Inheritance Tax – What You Need To Know
What is Inheritance Tax
An important piece of Tax advice Is understanding Inheritance tax. Inheritance by definition, is assets left behind by a deceased person. Inheritance Tax is the tax charged on property, possessions and money. Even if there’ is no Inheritance Tax to pay, you’ll still need to report it to HMRC.
- The threshold for inheritance tax is £325,000. This means If the value of the estate (Property possessions and money) is greater than this amount, there will be some payment due.
- if you give away your home to your children or grandchildren your threshold can increase to £500,000.
- The rate of inheritance tax is 40% on the amounts above the £350,000 threshold
When do you NOT have to pay Inheritance Tax?
In most cases, you don’t need to pay any inheritance tax if:
- The total value of the estate is below the threshold of £325,000. (Also know as a nil rate band)
- The estate is left to what is known as an exempt beneficiary. Examples of an exempt beneficiary include charity or community sports clubs.
- If the value of your estate exceeds the threshold of £325,000 but you leave the estate to your spouse or civil partner.
An example of inheritance Tax in practice:
An elderly family friend has passed away and left you an estate of £525,000 (Property, money and possessions).
- The first £325,000 falls under the nil band rate (so no tax payment is required)
- The remaining £200,000 is liable for inheritance tax at the rate of 40%
- You would be required to pay £80,000 in inheritance tax
Who pays Inheritance Tax?
- In most circumstances where there is a will, the executor of the will arranges for the payment of the inheritance tax. In the absence of a will, the administrator of the estate will deal with the payments.

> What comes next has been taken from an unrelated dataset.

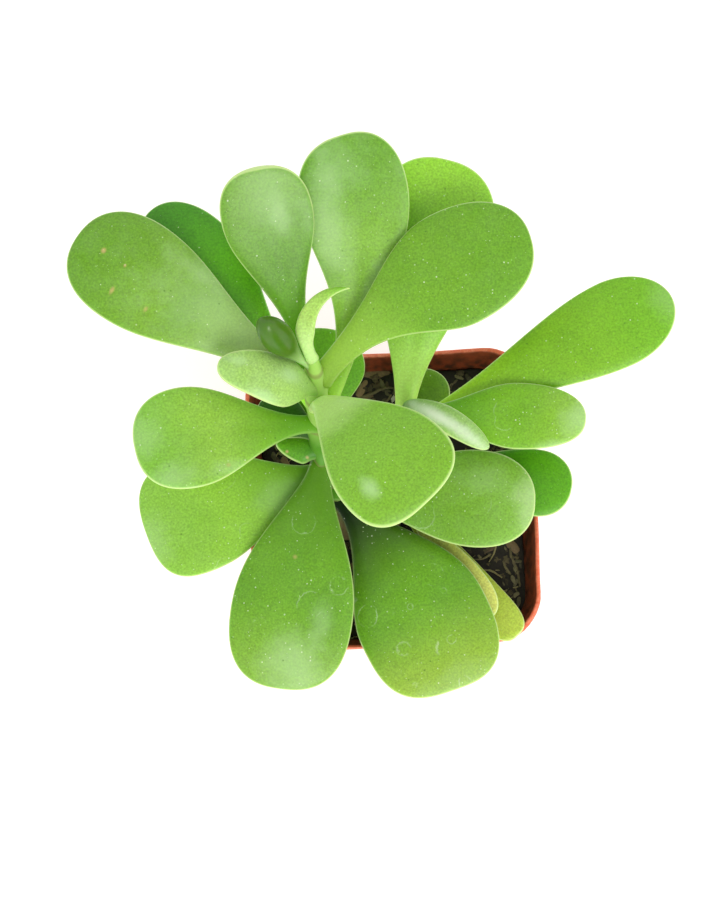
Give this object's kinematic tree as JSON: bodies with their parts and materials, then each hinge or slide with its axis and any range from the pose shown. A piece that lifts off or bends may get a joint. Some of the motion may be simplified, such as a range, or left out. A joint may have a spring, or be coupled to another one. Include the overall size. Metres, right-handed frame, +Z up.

- Inheritance Tax can be paid from funds within the estate, or from money raised from the sale of any assets.
- However, the most common practice is that it is paid through the Direct Payment Scheme (DPS). This means, if the person who died had money in a bank or building society account, the person in charge of dealing with this matter can request that the inheritance tax be paid in this manner.
- In some scenarios where there are insurance policies in place, there can be arrangements made through this insurance
When do you have to pay Inheritance Tax?
- If the inheritance tax is paid within the first 6 months than no interest will be charged
- If partial payment is made in the first 6 months, any balance left on the account will still be charged interest.
- HMRC note that a reference number takes 3 weeks to process and receive, so this should be factored in with in the 6-month period.